A lot of the people I've met can be modelled pretty well with Eliza.
Consider the following script:

	Template			Transform

  You could $1.			Don't tell me what to do!

  Yes, but $1.			Why are you always criticizing everything I say?

  $1 is so cool.		Like, you are just sad.  $1 is lame.

  $1 lower taxes $2 |
  $1 our children $2 |		Hey!  I'll vote for him!
  $1 this great nation $2

  $1 Alaska $2.			Did I ever tell you 'bout the time I was
			up in Alaska hunting moose with Clem?  Think it was
			four, five years ago, that year we had the frost
			that killed all Molly's orange trees she'd worked so
			hard on.  I told her the damned things wouldn't grow
			this far north.  So anyway, there we were in
			Alaska...

  $1 Clinton $2.		Bill Clinton is the biggest goddamn
			hypocrite in the U. S. of A.  Supposed to be out
			leading the country and here he's having floozies
			go down in him in the oval office.  God damn.
			It's no surprise them damn Japanese are whupping
			our asses.  Hey, Mel, pour me another.


II.  Stupidity Makes the World Go Round

I was thinking about how to write Eliza scripts or something else for
an interactive drama system that could generate responses that would
convince the user that the system understood.  Then it occurred to me:
Most in the drama in my life doesn't come from the intelligence and wisdom
of the people around me, but from their stupidity.  Person A says one
thing.  Person B filters it through their prejudices and preconceptions
about person A, adds in a few assumptions to make it all gel better,
then gives person C a summary.  Eventually word gets back to person A,
who concludes person B is maliciously making up lies about A to further
certain evil intentions that person A has always suspected person B of
harboring.  Instant drama.

But -- as we know from interactions with unsuccessful computer programs --
just any old stupidity won't work.  Simple ignorance or failure to
understand results in programs that say "Huh?" and "I'm not in the mood
to talk right now" a lot.  To create drama, we need to push the stupidity
envelope, to create agents that are aggressively stupid.  Whenever
they are confronted with a user action which makes no sense, they
should make assumptions until it makes sense.

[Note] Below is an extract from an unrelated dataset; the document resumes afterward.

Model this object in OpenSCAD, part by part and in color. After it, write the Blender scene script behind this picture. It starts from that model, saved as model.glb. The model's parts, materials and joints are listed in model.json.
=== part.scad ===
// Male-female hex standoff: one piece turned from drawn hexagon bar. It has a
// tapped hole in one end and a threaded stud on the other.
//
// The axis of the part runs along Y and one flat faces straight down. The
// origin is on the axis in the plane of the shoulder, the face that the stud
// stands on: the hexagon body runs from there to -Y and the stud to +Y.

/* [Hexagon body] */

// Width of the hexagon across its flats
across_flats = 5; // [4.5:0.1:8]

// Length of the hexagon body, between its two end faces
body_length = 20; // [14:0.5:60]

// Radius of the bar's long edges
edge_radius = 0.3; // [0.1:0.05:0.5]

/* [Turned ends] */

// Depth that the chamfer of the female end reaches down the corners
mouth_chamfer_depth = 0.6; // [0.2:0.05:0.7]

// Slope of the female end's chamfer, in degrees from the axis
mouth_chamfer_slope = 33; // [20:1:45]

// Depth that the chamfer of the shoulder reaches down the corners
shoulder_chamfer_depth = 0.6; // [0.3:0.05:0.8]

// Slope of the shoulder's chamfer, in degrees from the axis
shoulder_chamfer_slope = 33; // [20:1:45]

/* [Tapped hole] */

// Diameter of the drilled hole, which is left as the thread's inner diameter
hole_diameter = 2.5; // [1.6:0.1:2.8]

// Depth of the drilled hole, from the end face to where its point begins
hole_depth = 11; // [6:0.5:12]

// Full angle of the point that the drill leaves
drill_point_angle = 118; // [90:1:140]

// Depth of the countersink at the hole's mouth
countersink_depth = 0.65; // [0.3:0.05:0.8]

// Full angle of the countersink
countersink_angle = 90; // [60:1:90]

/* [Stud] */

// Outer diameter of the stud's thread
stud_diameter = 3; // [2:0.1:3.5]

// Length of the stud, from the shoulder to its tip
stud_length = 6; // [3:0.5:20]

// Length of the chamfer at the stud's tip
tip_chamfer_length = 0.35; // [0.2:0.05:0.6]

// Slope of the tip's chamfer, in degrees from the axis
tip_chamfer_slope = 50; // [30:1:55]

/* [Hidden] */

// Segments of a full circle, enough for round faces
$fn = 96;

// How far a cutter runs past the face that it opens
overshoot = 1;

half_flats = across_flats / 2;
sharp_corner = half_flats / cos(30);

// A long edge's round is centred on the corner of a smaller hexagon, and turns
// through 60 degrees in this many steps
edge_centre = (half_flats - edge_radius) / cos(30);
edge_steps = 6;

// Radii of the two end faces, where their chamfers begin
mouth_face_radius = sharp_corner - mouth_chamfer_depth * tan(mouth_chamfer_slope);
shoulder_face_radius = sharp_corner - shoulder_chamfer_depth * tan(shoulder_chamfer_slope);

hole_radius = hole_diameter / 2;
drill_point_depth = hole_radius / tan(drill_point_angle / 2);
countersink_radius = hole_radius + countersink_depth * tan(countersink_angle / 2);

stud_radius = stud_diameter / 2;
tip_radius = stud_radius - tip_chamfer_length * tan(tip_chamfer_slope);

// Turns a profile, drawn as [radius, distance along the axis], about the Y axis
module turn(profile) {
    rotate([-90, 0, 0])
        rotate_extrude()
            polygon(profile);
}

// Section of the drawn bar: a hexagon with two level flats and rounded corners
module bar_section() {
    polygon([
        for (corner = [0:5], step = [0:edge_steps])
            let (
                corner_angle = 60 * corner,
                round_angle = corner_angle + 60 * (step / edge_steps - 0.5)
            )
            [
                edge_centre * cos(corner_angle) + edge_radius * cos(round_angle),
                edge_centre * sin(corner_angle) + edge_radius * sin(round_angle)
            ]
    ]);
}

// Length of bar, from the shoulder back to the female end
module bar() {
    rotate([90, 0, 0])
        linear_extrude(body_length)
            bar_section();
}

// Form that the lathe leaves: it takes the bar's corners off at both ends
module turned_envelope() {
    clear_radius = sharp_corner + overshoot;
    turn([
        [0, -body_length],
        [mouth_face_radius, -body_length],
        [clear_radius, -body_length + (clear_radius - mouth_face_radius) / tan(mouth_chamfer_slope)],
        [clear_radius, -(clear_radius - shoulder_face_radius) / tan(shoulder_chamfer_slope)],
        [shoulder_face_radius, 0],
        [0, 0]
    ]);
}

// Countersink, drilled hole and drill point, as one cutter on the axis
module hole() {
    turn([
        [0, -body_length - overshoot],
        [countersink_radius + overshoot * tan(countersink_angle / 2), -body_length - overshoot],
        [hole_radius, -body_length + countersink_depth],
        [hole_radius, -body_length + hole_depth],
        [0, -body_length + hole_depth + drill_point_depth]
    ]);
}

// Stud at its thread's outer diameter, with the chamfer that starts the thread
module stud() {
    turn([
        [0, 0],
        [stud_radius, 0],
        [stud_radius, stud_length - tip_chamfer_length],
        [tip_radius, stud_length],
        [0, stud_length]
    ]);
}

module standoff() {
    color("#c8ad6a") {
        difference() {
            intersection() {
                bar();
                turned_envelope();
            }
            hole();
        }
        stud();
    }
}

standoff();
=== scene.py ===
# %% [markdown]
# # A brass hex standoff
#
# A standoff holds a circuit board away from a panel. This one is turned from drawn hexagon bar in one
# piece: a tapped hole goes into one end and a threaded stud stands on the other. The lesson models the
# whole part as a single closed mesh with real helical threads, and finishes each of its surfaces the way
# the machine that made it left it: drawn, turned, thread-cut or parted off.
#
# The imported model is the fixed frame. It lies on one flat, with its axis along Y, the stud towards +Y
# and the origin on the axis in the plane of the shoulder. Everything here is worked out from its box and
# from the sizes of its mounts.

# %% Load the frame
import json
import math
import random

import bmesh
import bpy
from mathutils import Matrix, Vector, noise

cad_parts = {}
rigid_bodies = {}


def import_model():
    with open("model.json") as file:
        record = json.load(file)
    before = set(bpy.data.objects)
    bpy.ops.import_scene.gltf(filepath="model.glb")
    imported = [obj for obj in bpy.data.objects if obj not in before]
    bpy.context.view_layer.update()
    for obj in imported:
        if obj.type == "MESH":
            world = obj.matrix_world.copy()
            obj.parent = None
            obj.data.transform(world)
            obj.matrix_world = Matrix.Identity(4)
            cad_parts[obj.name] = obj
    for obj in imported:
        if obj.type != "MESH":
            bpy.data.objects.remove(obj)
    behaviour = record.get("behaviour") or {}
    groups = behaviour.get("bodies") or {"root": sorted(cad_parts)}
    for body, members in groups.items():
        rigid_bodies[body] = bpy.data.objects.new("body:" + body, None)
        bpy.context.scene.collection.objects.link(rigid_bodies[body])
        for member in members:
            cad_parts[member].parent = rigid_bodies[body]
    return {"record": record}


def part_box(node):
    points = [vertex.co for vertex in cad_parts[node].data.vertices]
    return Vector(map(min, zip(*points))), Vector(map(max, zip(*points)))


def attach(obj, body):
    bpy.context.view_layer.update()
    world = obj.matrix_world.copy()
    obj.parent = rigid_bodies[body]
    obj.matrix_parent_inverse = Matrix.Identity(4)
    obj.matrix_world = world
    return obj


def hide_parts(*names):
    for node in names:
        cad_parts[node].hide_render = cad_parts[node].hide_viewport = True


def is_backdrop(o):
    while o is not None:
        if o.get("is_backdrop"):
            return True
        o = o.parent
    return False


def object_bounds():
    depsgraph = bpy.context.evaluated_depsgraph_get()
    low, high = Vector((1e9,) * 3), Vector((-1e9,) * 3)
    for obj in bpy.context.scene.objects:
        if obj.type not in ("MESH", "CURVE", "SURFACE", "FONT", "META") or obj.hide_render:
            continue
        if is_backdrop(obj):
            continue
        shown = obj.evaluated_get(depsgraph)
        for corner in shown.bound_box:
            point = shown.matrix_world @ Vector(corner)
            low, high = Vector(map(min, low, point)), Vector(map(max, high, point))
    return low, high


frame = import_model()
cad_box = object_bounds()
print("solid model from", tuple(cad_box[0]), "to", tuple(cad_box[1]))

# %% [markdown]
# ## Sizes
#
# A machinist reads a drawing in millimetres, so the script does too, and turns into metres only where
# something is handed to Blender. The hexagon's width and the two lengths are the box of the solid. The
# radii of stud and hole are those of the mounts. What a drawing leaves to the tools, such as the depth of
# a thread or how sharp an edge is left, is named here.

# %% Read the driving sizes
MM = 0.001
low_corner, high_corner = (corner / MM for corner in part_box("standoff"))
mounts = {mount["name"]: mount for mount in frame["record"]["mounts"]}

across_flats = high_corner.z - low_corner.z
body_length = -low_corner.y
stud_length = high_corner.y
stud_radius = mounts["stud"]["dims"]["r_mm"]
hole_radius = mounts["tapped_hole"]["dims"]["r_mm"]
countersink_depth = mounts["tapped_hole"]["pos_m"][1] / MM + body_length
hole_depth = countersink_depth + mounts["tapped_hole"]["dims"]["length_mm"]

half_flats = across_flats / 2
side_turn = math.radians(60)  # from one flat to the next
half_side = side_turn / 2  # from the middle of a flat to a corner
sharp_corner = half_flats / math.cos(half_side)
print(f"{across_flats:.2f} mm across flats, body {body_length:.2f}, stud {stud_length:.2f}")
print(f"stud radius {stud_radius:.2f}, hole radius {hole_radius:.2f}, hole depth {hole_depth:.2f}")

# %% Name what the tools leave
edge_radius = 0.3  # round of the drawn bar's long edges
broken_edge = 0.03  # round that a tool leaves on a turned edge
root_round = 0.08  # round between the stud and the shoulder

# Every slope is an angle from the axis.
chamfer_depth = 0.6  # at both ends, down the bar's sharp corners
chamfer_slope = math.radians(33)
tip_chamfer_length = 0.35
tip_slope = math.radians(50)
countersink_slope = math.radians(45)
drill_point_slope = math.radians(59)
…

The trick is to produce /believable stupidity/, by making our agents be
stupid in the same ways that people are stupid.  To do this, think about
the misunderstandings you've had with other people, and what caused them.
From my experience, I suggest the following rules for

			How to Be Stupid

1.  Have preconceived notions about every other character:  a label,
a category, an expected way they will act, a model of their goals and
motivations.  If character A does something so out of line with character
B's categorization of A, B must have a set of other categories and
expectations and quickly squeeze A into one of them.
Specifically, for each character, have ready to hand a list of suspicions
about that character which can be used to explain any action.

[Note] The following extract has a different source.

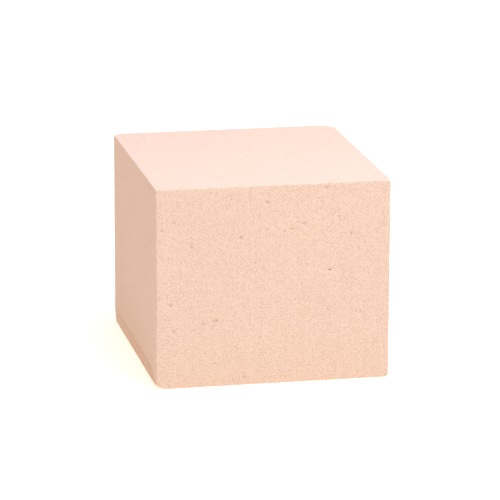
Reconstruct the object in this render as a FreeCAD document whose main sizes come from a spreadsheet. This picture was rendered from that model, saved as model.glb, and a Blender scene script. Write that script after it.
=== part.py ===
import FreeCAD, Part
import Sketcher
import os

# Floral foam brick: one solid block of rigid open-cell foam, cut square.
#
# Row frame, millimetres: +Z is up, +X runs along the width to the right side and
# +Y runs along the depth to the back. The origin is on the base, midway along the
# width and the depth, so the block stands on Z = 0.

# Each row of the sheet: alias, value in mm, what it is.
DIMENSIONS = [
    ("width", 92.0, "left side to right side"),
    ("depth", 100.0, "front face to back face"),
    ("height", 79.0, "base to top"),
    ("back_right_round", 5.5, "upright edge at the back right, the softest one"),
    ("back_left_round", 3.0, "upright edge at the back left"),
    ("front_right_round", 0.8, "upright edge at the front right"),
    ("front_left_round", 0.6, "upright edge at the front left, nearly sharp"),
    ("base_arris", 0.5, "broken edge all round the base"),
    ("top_arris", 0.4, "broken edge all round the top"),
]

SHEET_NAME = "sizes"
NODE_NAME = "foam_block"
PARTS_FOLDER = "parts"
ON_PLANE = 1e-4    # how near a corner must lie to count as on a plane, mm


def make_sheet(doc):
    """The driving dimensions, one row each: what it is, then its value."""
    sheet = doc.addObject("Spreadsheet::Sheet", SHEET_NAME)
    for row, (alias, value, meaning) in enumerate(DIMENSIONS, start=1):
        sheet.set(f"A{row}", meaning)
        sheet.set(f"B{row}", str(value))
        sheet.setAlias(f"B{row}", alias)
    doc.recompute()
    return sheet


def origin_plane(body, role):
    """One of the body's own three origin planes."""
    for feature in body.Origin.OriginFeatures:
        if feature.Role == role:
            return feature
    raise ValueError(f"{body.Name} has no {role}")


def add_centred_rectangle(body, sheet):
    """The block's plan: a rectangle centred on the origin, width by depth."""
    sketch = body.newObject("Sketcher::SketchObject", "plan")
    sketch.AttachmentSupport = [(origin_plane(body, "XY_Plane"), "")]
    sketch.MapMode = "FlatFace"

    half_width = sheet.width / 2
    half_depth = sheet.depth / 2
    corners = [
        FreeCAD.Vector(-half_width, -half_depth, 0),
        FreeCAD.Vector(half_width, -half_depth, 0),
        FreeCAD.Vector(half_width, half_depth, 0),
        FreeCAD.Vector(-half_width, half_depth, 0),
    ]
    for index, corner in enumerate(corners):
        next_corner = corners[(index + 1) % len(corners)]
        sketch.addGeometry(Part.LineSegment(corner, next_corner), False)

    front, right, back, left = range(4)
    start_point, end_point = 1, 2
    sketch_origin = (-1, 1)
    add = sketch.addConstraint
    for line, following in ((front, right), (right, back), (back, left), (left, front)):
        add(Sketcher.Constraint("Coincident", line, end_point, following, start_point))
    for line in (front, back):
        add(Sketcher.Constraint("Horizontal", line))
    for line in (right, left):
        add(Sketcher.Constraint("Vertical", line))
    add(Sketcher.Constraint("Symmetric", front, start_point, right, end_point, *sketch_origin))
    across = add(Sketcher.Constraint("DistanceX", front, start_point, front, end_point, sheet.width))
    along = add(Sketcher.Constraint("DistanceY", right, start_point, right, end_point, sheet.depth))
    sketch.renameConstraint(across, "width")
    sketch.renameConstraint(along, "depth")
    sketch.setExpression("Constraints.width", f"{SHEET_NAME}.width")
    sketch.setExpression("Constraints.depth", f"{SHEET_NAME}.depth")
    return sketch


def edges_where(shape, test):
    """Names of the edges whose every corner passes the test."""
    return [
        f"Edge{number}"
        for number, edge in enumerate(shape.Edges, start=1)
        if all(test(vertex.Point) for vertex in edge.Vertexes)
    ]


def round_edges(body, base, name, test, alias):
    """A fillet on the named feature's chosen edges, its radius taken from the sheet."""
    chosen = edges_where(base.Shape, test)
    if not chosen:
        raise ValueError(f"{name}: no edge was found to round")
    fillet = body.newObject("PartDesign::Fillet", name)
    fillet.Base = (base, chosen)
    fillet.setExpression("Radius", f"{SHEET_NAME}.{alias}")
    body.Document.recompute()
    return fillet


def near(value, target):
    return abs(value - target) < ON_PLANE


def make_foam_block(doc, sheet):
    """The block: a pad of its plan, then its upright edges, base edge and top edge broken."""
    body = doc.addObject("PartDesign::Body", NODE_NAME)
    body.Label = NODE_NAME
    plan = add_centred_rectangle(body, sheet)
    pad = body.newObject("PartDesign::Pad", "cut_block")
    pad.Profile = plan
    pad.setExpression("Length", f"{SHEET_NAME}.height")
    plan.Visibility = False
    doc.recompute()

    left, right = -sheet.width / 2, sheet.width / 2
    front, back = -sheet.depth / 2, sheet.depth / 2
    upright_edges = [
        ("back_right_round", right, back),
        ("back_left_round", left, back),
        ("front_right_round", right, front),
        ("front_left_round", left, front),
    ]
    feature = pad
    for alias, side, end in upright_edges:
        feature = round_edges(
            body, feature, alias + "_edge",
            lambda point: near(point.x, side) and near(point.y, end), alias,
        )
    feature = round_edges(
        body, feature, "base_edge", lambda point: near(point.z, 0), "base_arris",
    )
    feature = round_edges(
        body, feature, "top_edge", lambda point: near(point.z, sheet.height), "top_arris",
    )
    body.Tip = feature
    body.Placement = FreeCAD.Placement()
    doc.recompute()
    return body


def check_document(doc, bodies, sheet):
    """Stop before writing anything if an object failed or a solid is the wrong size."""
    for item in doc.Objects:
        if "Invalid" in item.State or "Error" in item.State:
            raise RuntimeError(f"{item.Name} failed: {item.State}")
    for body in bodies:
        shape = body.Shape
        if shape.isNull() or not shape.isValid() or len(shape.Solids) != 1:
            raise RuntimeError(f"{body.Label} isn't one valid solid")
    box = bodies[0].Shape.optimalBoundingBox(False, False)
    wanted = (sheet.width, sheet.depth, sheet.height)
    for measured, size in zip((box.XLength, box.YLength, box.ZLength), wanted):
        if abs(measured - size) > 0.01:
            raise RuntimeError(f"the block measures {measured}, not {size}")


def main():
    doc = FreeCAD.newDocument("floral_foam_brick")
    sheet = make_sheet(doc)
    bodies = [make_foam_block(doc, sheet)]
    check_document(doc, bodies, sheet)

    os.makedirs(PARTS_FOLDER, exist_ok=True)
    for body in bodies:
        body.Shape.exportStep(os.path.join(PARTS_FOLDER, body.Label + ".step"))
        volume_cm3 = body.Shape.Volume / 1000
        print(f"{body.Label}: {volume_cm3:.2f} cm3, {len(body.Shape.Faces)} faces")


main()
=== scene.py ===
import math
import random

import bpy
from mathutils import Matrix, Vector, noise


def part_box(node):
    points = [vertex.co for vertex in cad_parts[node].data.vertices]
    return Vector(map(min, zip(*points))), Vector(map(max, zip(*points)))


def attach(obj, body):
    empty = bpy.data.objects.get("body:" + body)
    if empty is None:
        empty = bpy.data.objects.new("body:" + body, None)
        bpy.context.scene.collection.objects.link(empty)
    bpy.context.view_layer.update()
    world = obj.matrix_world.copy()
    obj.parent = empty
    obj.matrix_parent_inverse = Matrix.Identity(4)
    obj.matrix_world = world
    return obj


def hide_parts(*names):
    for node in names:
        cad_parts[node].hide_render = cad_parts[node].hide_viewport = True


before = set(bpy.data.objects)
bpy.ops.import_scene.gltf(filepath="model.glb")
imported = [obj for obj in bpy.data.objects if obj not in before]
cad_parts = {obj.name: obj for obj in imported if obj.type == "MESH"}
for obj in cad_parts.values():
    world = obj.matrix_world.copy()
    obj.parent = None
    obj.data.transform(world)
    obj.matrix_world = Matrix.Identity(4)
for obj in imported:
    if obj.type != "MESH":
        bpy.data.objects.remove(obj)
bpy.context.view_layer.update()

# A brick of rigid floral foam. The block's mesh is worked out in millimetres, in the
# row frame, and is turned into metres when it becomes a Blender object.

MM = 0.001
NODE = "foam_block"

block_low, block_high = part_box(NODE)
LOW = block_low / MM
HIGH = block_high / MM
HALF_WIDTH = (HIGH.x - LOW.x) / 2
HALF_DEPTH = (HIGH.y - LOW.y) / 2
HEIGHT = HIGH.z - LOW.z


# ---------------------------------------------------------------- the block's form

# Radius of each upright edge, mm, by side (-1 left, 1 right) and end (-1 front, 1 back).
UPRIGHT_ROUNDS = {(1, 1): 5.5, (-1, 1): 3.0, (1, -1): 0.8, (-1, -1): 0.6}
TOP_ARRIS = 0.42              # radius of the edge round the top, mm
BASE_ARRIS = 0.5              # the same round the base
BASE_ARRIS_RIGHT = 1.4        # the same where the base's edge faces right
FACES_RIGHT = (0.2, 0.95)     # outward x where it starts to count as facing right, and fully

# How an edge's radius wanders along its length, because foam edges crumble.
CRUMBLE_FINE = 0.35           # how much it changes over short stretches, as a share
CRUMBLE_COARSE = 0.45         # the same over long stretches
CRUMBLE_COARSENESS = 6        # how many times longer the long stretches are
CRUMBLE_SHIFT = Vector((9, 4, 7))    # which part of the noise the long stretches read
UPRIGHT_CRUMBLE = 1.4         # length of a short stretch on an upright edge, mm
ARRIS_CRUMBLE = 1.1           # the same round the top and the base
CRISP_ROUND = 1.0             # only upright edges with a smaller radius than this crumble, mm
EDGE_READ_AT = 20             # where the noise is read for an upright edge, mm out along x and y

# Worn corners: side and end as above with 1 for the top or 0 for the base, then how far
# the wear reaches along x, y and z, mm.
WORN_CORNERS = [
    ((-1, -1, 0), (2.9, 7.5, 2.5)),
    ((-1, 1, 1), (2.6, 2.6, 1.7)),
    ((1, 1, 1), (3.4, 3.4, 1.3)),
    ((1, -1, 1), (1.3, 1.6, 1.1)),
    ((1, -1, 0), (1.1, 1.2, 1.0)),
    ((-1, 1, 0), (2.0, 2.0, 1.8)),
]
WEAR_SOFTNESS = 0.3           # how gradually a worn slope starts, mm
WEAR_REACH = 4                # the wear is felt down to this many times as deep as that
WEAR_ROUGHNESS = 0.12         # how uneven the slope is, mm
WEAR_GRAIN = 0.9              # size of its unevenness, mm

# The foot of the left face is pressed in, below a faint crease. All in mm.
PRESSED_HEIGHT = 6.7          # the crease's height above the base, along most of the face
PRESSED_HEIGHT_FRONT = 2.2    # its height where it meets the front face
PRESSED_TAPER = 11.0          # from the front face to where the crease is at its full height
PRESSED_DEPTH = 0.5           # how far in the foot's lowest line lies
PRESSED_WIDTH = 4.0           # how far from the left side the base still follows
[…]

2.  Assume that everything the other character does is directly related
to you.

3.  Never attribute to forgetfulness, incompetence, coincidence, or a lack
of information what can be explained by hatred, dishonesty, or conspiracy.

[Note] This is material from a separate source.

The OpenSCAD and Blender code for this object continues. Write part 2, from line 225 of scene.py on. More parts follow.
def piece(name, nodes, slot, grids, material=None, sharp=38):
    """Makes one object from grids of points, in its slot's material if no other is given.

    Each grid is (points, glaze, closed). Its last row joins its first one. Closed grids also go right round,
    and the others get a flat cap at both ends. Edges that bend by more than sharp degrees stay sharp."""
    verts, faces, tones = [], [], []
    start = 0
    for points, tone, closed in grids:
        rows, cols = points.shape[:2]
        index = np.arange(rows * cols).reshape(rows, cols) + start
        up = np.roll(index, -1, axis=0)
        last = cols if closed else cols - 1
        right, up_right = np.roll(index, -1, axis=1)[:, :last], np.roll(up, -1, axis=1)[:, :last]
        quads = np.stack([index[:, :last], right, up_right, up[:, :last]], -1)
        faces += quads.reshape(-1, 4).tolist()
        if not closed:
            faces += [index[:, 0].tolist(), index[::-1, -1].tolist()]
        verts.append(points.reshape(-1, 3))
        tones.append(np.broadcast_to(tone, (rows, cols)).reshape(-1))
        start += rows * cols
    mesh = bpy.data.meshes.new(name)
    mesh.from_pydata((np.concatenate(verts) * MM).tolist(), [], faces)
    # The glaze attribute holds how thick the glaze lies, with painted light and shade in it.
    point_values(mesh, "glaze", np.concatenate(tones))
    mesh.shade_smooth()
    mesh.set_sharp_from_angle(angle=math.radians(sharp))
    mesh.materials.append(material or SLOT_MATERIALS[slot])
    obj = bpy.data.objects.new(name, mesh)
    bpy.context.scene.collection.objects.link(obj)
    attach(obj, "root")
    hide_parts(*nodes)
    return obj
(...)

4.  When confronted with conflicting information, never perform inference
to find a belief whose alteration could resolve the conflict.  Only
question one of your own beliefs if it is directly contradicted by
physical evidence.  To do otherwise would not be believable.


Here is an imaginary interaction with an intelligent agent:

  Player:  Moe, what is the weather like?

  Moe:  I don't know what the weather is like.

  Player:  Moe, where is Curly?

  Moe:  Curly is in the foyer.


Here is the same scenario played out with an aggressively stupid agent:

  Player:  Moe, what is the weather like?

  Moe:  Why do you want to know?

  Player:  I want to take a walk.

  Moe [matching on "I $1 walk $2."]:  Hah!  You want to go see Larry and
tell him what you learned from listening behind my door.  But I'm on to you!

  Player:  Moe, where is Curly?

  Moe [matching on "Curly" in the context that the "tell Larry" suspicion
is active]:  So Curly's in on it too, is he?


The second interaction is clearly more dramatic.

The nice thing is that these kinds of responses can probably be
implemented partly with Eliza-like scripts, which just match a few words
in a sentence and assume the rest does what it is supposed to.
There will be some knowledge representation requirements, but it shouldn't
amount to more than remembering which labels an agent has put on each
character, providing enough reasoning capabilities (or perhaps simply a
list of cues) to confirm each suspicion, and a list of which suspicions
are currently active and which have been confirmed.  The ability to
retract confirmed suspicions should not be necessary.


Thoughts?  Template matches?

Phil

"Give a man a fire and he's warm for a day --
set fire to him, and he's warm for the rest of his life."